Killed was 28-year-old Marcus Christopher Broome, who had a wife and twin 4-year-old daughters. Like the Townsends, Broome was an industrial insulator with M-Co Inc.

Two lawsuits have been filed. A damage case on behalf of 52-year-old Glen Rankin of Claiborne County was filed May 14 in Warren County Circuit Court by attorney Robert F. Wilkins, The suit says Rankin was slammed backward into a wall. He was treated and released from River Region Medical Center. The suit says IP was negligent and seeks $1 million and punitive damages.

In a response filed June 16, IP denied negligence, saying that Rankin “may have failed to exercise reasonable care for his own safety at and immediately prior to the time of the occurrence of his injury,” and that he “is barred from recovering any damages that could have been avoided by mitigation.”

A second lawsuit was filed June 16, but in the U.S. District Court for the Southern District of Mississippi. It was filed by attorney William M. Quin of Jackson, who is representing the Townsend brothers.

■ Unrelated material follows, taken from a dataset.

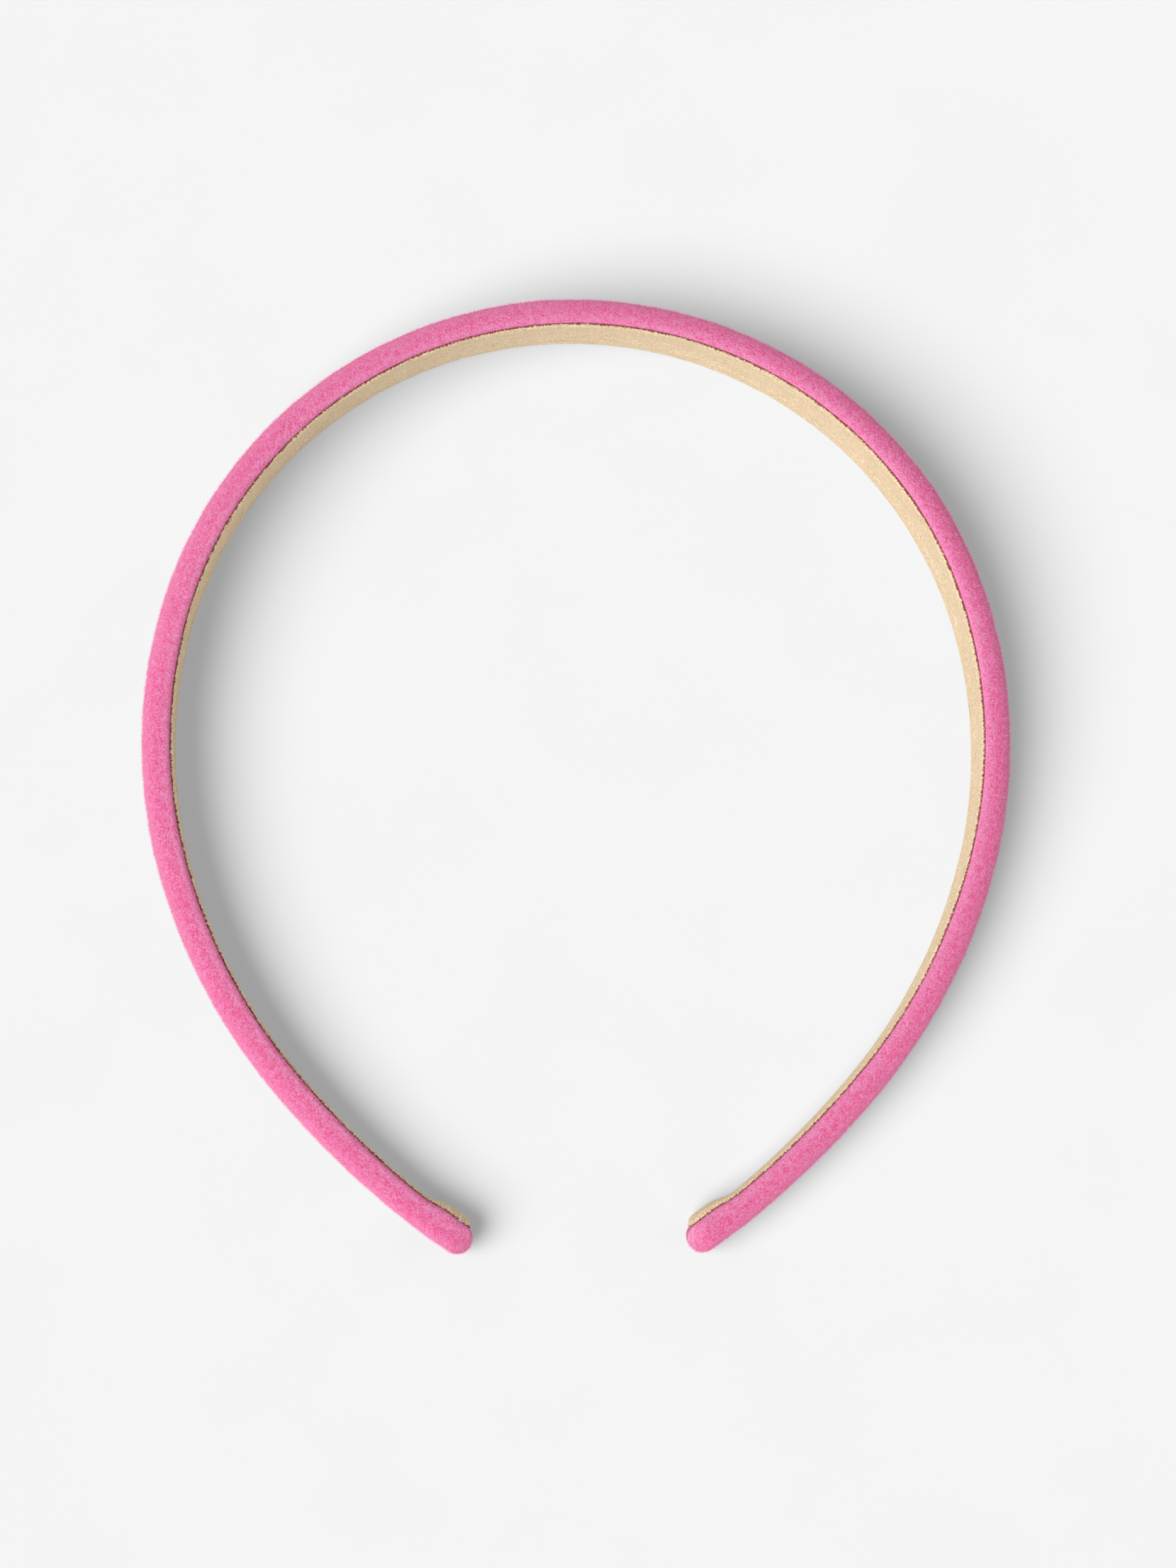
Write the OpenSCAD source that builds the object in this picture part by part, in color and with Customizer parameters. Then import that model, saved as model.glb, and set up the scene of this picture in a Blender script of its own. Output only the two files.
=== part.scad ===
// Padded hair band, lying on its edge: +Z is the width of the band, +Y runs from the
// tips to the crown, and X goes from ear to ear. The floor is z = 0.
// The band is swept along a chain of tangent arcs. A place along it is given by its
// turn: the angle in degrees that the band has bent through since the crown's middle.
// Across its thickness, n is the distance from the middle line, outwards positive.

/* [Band] */
// Bend radius of the middle line around the crown
crown_r = 62; // [58:1:68]
// Bend radius past the temples
temple_r = 70; // [66:1:78]
// Bend radius behind the ears
ear_r = 83; // [76:1:95]
// Bend radius of the tails
tail_r = 135; // [110:5:180]
// Turn of the crown arc, from the middle to one side
crown_turn = 75; // [70:1:80]
// Turn of the temple arc
temple_turn = 30; // [25:1:35]
// Turn of the ear arc
ear_turn = 25; // [20:1:30]
// Turn of the tail arc, up to the tip
tail_turn = 15.5; // [12:0.5:17]
// Width of the band over the crown
crown_w = 15; // [12:0.5:20]
// Width of the band at the tips
tip_w = 7; // [6.5:0.5:10]

/* [Layers] */
// Thickness of the whole band
band_t = 4.4; // [4.2:0.1:5]
// Thickness of the lining
lining_t = 0.5; // [0.4:0.1:0.7]
// Thickness of the lining's glue
glue_t = 0.1; // [0.05:0.05:0.15]
// Thickness of the pile cover
cover_t = 0.65; // [0.5:0.05:0.8]
// Thickness of the steel core
core_t = 0.5; // [0.4:0.1:0.7]
// Thickness of the foam's adhesive tape
tape_t = 0.15; // [0.1:0.05:0.2]
// How far the cover is turned in under the lining
hem_w = 4; // [3:0.5:5]
// Distance of the lining's long edges from the edges of the band
lining_inset = 1; // [0.4:0.1:1.5]

/* [Flex] */
// Turn at which each arm is taken to bend
hinge_turn = 57; // [56:1:62]
// Slit between the crown's solids and an arm's
slit = 0.3; // [0.3:0.05:0.5]

/* [Hidden] */
$fn = 96;

play = 0.05;                       // gap between layers that lie on each other
core_inset = cover_t + 0.35;       // from the band's edges to the core's and the tape's
pad_inset = cover_t + 0.85;        // from the band's edges to the pad's
cap_len = 5;                       // length of a tip cap
core_gap = 3.2;                    // from the end of the core to the tip
cap_gap = 1.9;                     // from the end of a tip cap to the tip
cap_inset = 1.5;                   // from the band's edges to a tip cap
lining_gap = 1.6;                  // from the end of the lining to the tip
bead_r = 0.25;                     // radius of the glue bead
edge_round = 0.45;                 // rounding where the cover turns in
dome_power = 2 / 5;                // 1 is an ellipse, less is squarer
dome_steps = 10;                   // points over the dome
ring_step = 5;                     // distance between the rings along an arm
round_steps = 6;                   // rings around the end of the tip

// Layers, as n: each surface's distance from the middle line
half_t = band_t / 2;
lining_top = -half_t + lining_t;
hem_in = lining_top + glue_t + play;
hem_out = hem_in + cover_t;
core_in = hem_out + play;
core_out = core_in + core_t;
tape_in = core_out + play;
tape_out = tape_in + tape_t;
pad_in = tape_out + play;
pad_out = half_t - cover_t - 2 * play;
cap_out = pad_out - 0.9;           // the flat back of a tip cap
dome_foot = core_in;               // where the dome of the outer face starts

// The chain of arcs
bend_r = [crown_r, temple_r, ear_r, tail_r];
arc_turn = [crown_turn, temple_turn, ear_turn, tail_turn];
function turn_to(i) = i == 0 ? 0 : turn_to(i - 1) + arc_turn[i - 1];
end_turn = turn_to(len(bend_r));
function outward(a) = [sin(a), cos(a)];
function centre(i) =
  i == 0 ? [0, 0] : centre(i - 1) + (bend_r[i - 1] - bend_r[i]) * outward(turn_to(i));
function arc_at(a) = len([for (i = [1 : len(bend_r) - 1]) if (a > turn_to(i)) i]);
function raw_place(a, n) = centre(arc_at(a)) + (bend_r[arc_at(a)] + n) * outward(a);

// The length of the middle line up to an arc's start, and the turn at a length
function length_to(i) =
  i == 0 ? 0 : length_to(i - 1) + bend_r[i - 1] * arc_turn[i - 1] * PI / 180;
end_length = length_to(len(bend_r));
function turn_at(length) =
  let (i = len([for (i = [1 : len(bend_r) - 1]) if (length > length_to(i)) i]))
  turn_to(i) + (length - length_to(i)) / bend_r[i] * 180 / PI;
function turn_before_end(gap) = turn_at(end_length - gap);

// The rounded end: what is left of the thickness and width, 1 before the rounding
function end_scale(gap) = gap >= half_t ? 1 : sqrt(max(0, 1 - pow(1 - gap / half_t, 2)));

// The origin is at the middle of the object's box
function low_y(gap) = raw_place(turn_before_end(gap), half_t * end_scale(gap)).y;
lowest = min([for (gap = [0 : 0.05 : 5]) low_y(gap)]);
y_shift = -(crown_r + half_t + lowest) / 2;
function place(a, n) = raw_place(a, n) + [0, y_shift];

// The band is as wide as the crown up to the hinge, then narrows evenly down to the tip
hinge_y = place(hinge_turn, 0).y;
tip_y = place(end_turn, 0).y;
function width_at(a) =
  a <= hinge_turn ? crown_w
  : tip_w + (crown_w - tip_w) * (place(a, 0).y - tip_y) / (hinge_y - tip_y);

crown_end = turn_at(crown_r * hinge_turn * PI / 180 - slit / 2);
arm_length = crown_r * hinge_turn * PI / 180 + slit / 2;

// --- cross-sections, as lists of [n, z] for a band of width w ---

// Half of a rounded outline from z = w - inset down to z = inset, over a crest
function dome(w, inset, foot, crest) =
  [for (i = [0 : dome_steps])
    let (t = 180 * i / dome_steps, c = cos(t), s = sin(t))
    [foot + (crest - foot) * pow(s, dome_power),
     w / 2 + (w / 2 - inset) * sign(c) * pow(abs(c), dome_power)]];

// The cover is a C: over the outer face, round both edges and in under the lining
function cover_outside(w, hem) =
  let (b = edge_round, k = b * (1 - sqrt(0.5)))
  concat(
    [[hem_in, w - hem], [hem_in, w - b], [hem_in + k, w - k], [hem_in + b, w]],
    dome(w, 0, dome_foot, half_t),
    [[hem_in + b, 0], [hem_in + k, k], [hem_in, b], [hem_in, hem]]);

function cover_inside(w, hem) =
  let (t = cover_t, corner = hem_out + 0.02)
  concat(
    [[hem_out, w - hem], [hem_out, w - t - 0.06], [hem_out + 0.01, w - t - 0.02],
     [corner, w - t]],
    dome(w, t, dome_foot, half_t - t),
    [[corner, t], [hem_out + 0.01, t + 0.02], [hem_out, t + 0.06], [hem_out, hem]]);

function ring_order(outside, inside) =
  concat(outside, [for (i = [len(inside) - 1 : -1 : 0]) inside[i]]);

function cover_section(w, hem) = ring_order(cover_outside(w, hem), cover_inside(w, hem));

// The foam is flat on its tape and domed outwards
function pad_section(w) =
  let (top = dome(w, pad_inset, pad_in + 0.2, pad_out))
  ring_order(top, [for (p = top) [pad_in, p.y]]);

// --- solids ---

// A section stood up at a turn of the band, shrunk by k about the section's middle
function stand(section, a, w, k = 1) =
  [for (p = section)
    let (q = place(a, p.x * k))
    [q.x, q.y, w / 2 + (p.y - w / 2) * k]];

// Rings joined into a closed solid. Point i of a ring faces point len - 1 - i, which
// gives the end faces
module loft(rings) {
  m = len(rings[0]);
  last = len(rings) - 1;
  sides = [
    for (i = [0 : last - 1], j = [0 : m - 1])
      let (a = i * m + j, b = i * m + (j + 1) % m)
      each [[a, b, b + m], [a, b + m, a + m]]
  ];
  ends = [
    for (j = [0 : m / 2 - 2])
      let (a = j, b = j + 1, c = m - 2 - j, d = m - 1 - j, e = last * m)
      each [[a, c, b], [a, d, c], [e + a, e + b, e + c], [e + a, e + c, e + d]]
  ];
  polyhedron(points = [for (r = rings) each r], faces = concat(sides, ends));
}

// A section turned about the crown's centre, from one turn to another
module turned(from, to, r = crown_r) {
  rotate([0, 0, 90 - to])
    rotate_extrude(angle = to - from)
      translate([r, 0]) children();
}

module crown_strip(n0, n1, inset) {
  translate([0, y_shift, 0])
    turned(-crown_end, crown_end)
      translate([n0, inset]) square([n1 - n0, crown_w - 2 * inset]);
}

function strip_section(w, n0, n1, inset) =
  ring_order([[n1, w - inset], [n1, inset]], [[n0, w - inset], [n0, inset]]);

// Lengths of an arm's rings up to a gap before the tip. They are the same for every
// layer, so that the layers' facets nest
function arm_lengths(gap) =
  let (stop = end_length - gap)
  concat([for (l = [arm_length : ring_step : stop - ring_step / 3]) l], [stop]);

module arm_strip(n0, n1, inset, gap) {
  loft([for (l = arm_lengths(gap))
    let (a = turn_at(l), w = width_at(a))
    stand(strip_section(w, n0, n1, inset), a, w)]);
}

// --- sub-parts ---

module core(side) {
  color("lightsteelblue")
    if (side == 0) crown_strip(core_in, core_out, core_inset);
    else sided(side) arm_strip(core_in, core_out, core_inset, core_gap);
}

module tape(side) {
  color("whitesmoke")
    if (side == 0) crown_strip(tape_in, tape_out, core_inset);
    else sided(side) arm_strip(tape_in, tape_out, core_inset, cap_gap + cap_len + play);
}

module pad(side) {
  color("lightyellow")
    if (side == 0) {
      translate([0, y_shift, 0])
        turned(-crown_end, crown_end) polygon(pad_section(crown_w));
    } else {
      sided(side)
        loft([for (l = arm_lengths(cap_gap + cap_len + play))
          let (a = turn_at(l), w = width_at(a))
          stand(pad_section(w), a, w)]);
    }
}

module cover(side) {
  color("hotpink")
    if (side == 0) {
      translate([0, y_shift, 0])
        turned(-crown_end, crown_end) polygon(cover_section(crown_w, hem_w));
    } else {
      rounding = [for (i = [1 : round_steps])
        end_length - half_t * (1 - sin(88 * i / round_steps))];
      sided(side)
        loft([for (l = concat(arm_lengths(half_t), rounding))
          let (a = turn_at(l), w = width_at(a), k = end_scale(end_length - l))
          stand(cover_section(w, k < 1 ? w / 2 - play : min(hem_w, w / 3)), a, w, k)]);
    }
}

// A moulded cap with a round end and a slot that the core's end sits in
module tip_cap(side) {
  stop = turn_before_end(cap_gap);
  start = turn_before_end(cap_gap + cap_len);
  slot_stop = turn_before_end(core_gap - play);
  w = width_at(stop);
  round_r = w / 2 - cap_inset;
  c = centre(3);
  q = place(turn_before_end(cap_gap + round_r), 0);
  color("dimgray")
    sided(side)
      difference() {
        intersection() {
          translate([c.x, c.y + y_shift, 0])
            turned(start, stop, tail_r)
              translate([core_in, cap_inset])
                square([cap_out - core_in, w - 2 * cap_inset]);
          translate([q.x, q.y, w / 2])
            rotate([90, 0, -stop]) cylinder(h = 12, r = round_r, center = true);
        }
        translate([c.x, c.y + y_shift, 0])
          turned(start - 1, slot_stop, tail_r)
            translate([core_in - 1, core_inset - 0.3])
              square([core_t + 1 + play, w]);
      }
}

module lining_glue(side) {
  color("ivory")
    if (side == 0) crown_strip(lining_top, hem_in - play, lining_inset + 0.3);
    else sided(side)
      arm_strip(lining_top, hem_in - play, lining_inset + 0.3, lining_gap + 0.3);
}

module lining(side) {
  color("burlywood")
    if (side == 0) crown_strip(-half_t, lining_top, lining_inset);
    else sided(side) arm_strip(-half_t, lining_top, lining_inset, lining_gap);
}

// Glue squeezed out at the end of the lining on the left
module glue_bead() {
  a = turn_before_end(lining_gap + 1);
  q = place(a, hem_in - bead_r);
  color("white")
    sided(-1) translate([q.x, q.y, width_at(a) - lining_inset + bead_r]) sphere(bead_r);
}

// The left-hand side is the right-hand side mirrored
module sided(side) {
  mirror([side < 0 ? 1 : 0, 0, 0]) children();
}

core(0);  // core_crown
core(-1);  // core_left
core(1);  // core_right
tip_cap(-1);  // tip_cap_left
tip_cap(1);  // tip_cap_right
tape(0);  // tape_crown
tape(-1);  // tape_left
tape(1);  // tape_right
pad(0);  // pad_crown
pad(-1);  // pad_left
pad(1);  // pad_right
cover(0);  // cover_crown
cover(-1);  // cover_left
cover(1);  // cover_right
lining_glue(0);  // lining_glue_crown
lining_glue(-1);  // lining_glue_left
lining_glue(1);  // lining_glue_right
lining(0);  // lining_crown
lining(-1);  // lining_left
lining(1);  // lining_right
glue_bead();
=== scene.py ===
import math

import bmesh
import bpy
import numpy as np
from mathutils import Matrix, Vector


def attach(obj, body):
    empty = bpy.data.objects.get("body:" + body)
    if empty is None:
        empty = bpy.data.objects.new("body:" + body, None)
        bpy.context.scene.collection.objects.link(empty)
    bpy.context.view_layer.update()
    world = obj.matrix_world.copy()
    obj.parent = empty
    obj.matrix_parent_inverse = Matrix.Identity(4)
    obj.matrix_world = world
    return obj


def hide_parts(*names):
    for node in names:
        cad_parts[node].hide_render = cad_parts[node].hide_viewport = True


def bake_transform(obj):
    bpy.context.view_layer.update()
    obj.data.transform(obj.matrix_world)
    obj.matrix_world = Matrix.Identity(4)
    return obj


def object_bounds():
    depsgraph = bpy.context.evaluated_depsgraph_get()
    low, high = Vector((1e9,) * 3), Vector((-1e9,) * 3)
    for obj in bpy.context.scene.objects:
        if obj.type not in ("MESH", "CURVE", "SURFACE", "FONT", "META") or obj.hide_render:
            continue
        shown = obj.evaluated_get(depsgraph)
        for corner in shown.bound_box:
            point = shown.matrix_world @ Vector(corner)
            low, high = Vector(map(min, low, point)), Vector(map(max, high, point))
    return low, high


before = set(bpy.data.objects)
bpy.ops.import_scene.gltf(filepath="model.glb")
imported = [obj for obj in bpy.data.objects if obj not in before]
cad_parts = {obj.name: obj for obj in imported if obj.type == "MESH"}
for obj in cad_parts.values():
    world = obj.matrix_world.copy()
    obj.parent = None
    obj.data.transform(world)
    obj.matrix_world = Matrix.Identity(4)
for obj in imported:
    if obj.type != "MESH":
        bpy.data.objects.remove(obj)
cad_low, cad_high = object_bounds()

# Lengths are in millimetres and are turned into metres as meshes are made. A point on the band has a
# length, from the crown's middle and negative on the left, a distance n outwards from the middle line,
# and a height z over the floor.
MM = 0.001

# --- sizes, as in the CAD ---

# The band follows a chain of tangent arcs, from the crown's middle to each tip; the turns are in degrees
BEND_RADII = (62, 70, 83, 135)
ARC_TURNS = (75, 30, 25, 15.5)
HINGE_TURN = 57            # from the crown's middle to the hinge, where the taper starts
CROWN_W, TIP_W, HEM_W = 15, 7, 4
BAND_T, LINING_T, GLUE_T, COVER_T, CORE_T, TAPE_T = 4.4, 0.5, 0.1, 0.65, 0.5, 0.15
PLAY = 0.05                # between layers
HALF_T = BAND_T / 2

# The n of each layer's faces
LINING_TOP = -HALF_T + LINING_T
HEM_IN = LINING_TOP + GLUE_T + PLAY
HEM_OUT = HEM_IN + COVER_T
CORE_IN = HEM_OUT + PLAY
CORE_OUT = CORE_IN + CORE_T
TAPE_IN = CORE_OUT + PLAY
TAPE_OUT = TAPE_IN + TAPE_T
PAD_IN = TAPE_OUT + PLAY
PAD_OUT = HALF_T - COVER_T - 2 * PLAY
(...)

As in Rankin’s suit, the Townsends’ complaint claims IP was negligent. Their suit seeks unspecified compensatory and punitive damages.

In other legal actions since the blast, Circuit Judge Isadore Patrick signed an order June 12, that will allow IP to repair the recovery boiler. That followed an announcement by the company that it planned to make repairs and reopen the plant, one of the county’s largest employers.

The IP explosion came about two weeks before the sixth anniversary of a deadly blast at the Rouse Polymerics plant on U.S. 61 South. Five people were killed and seven were injured.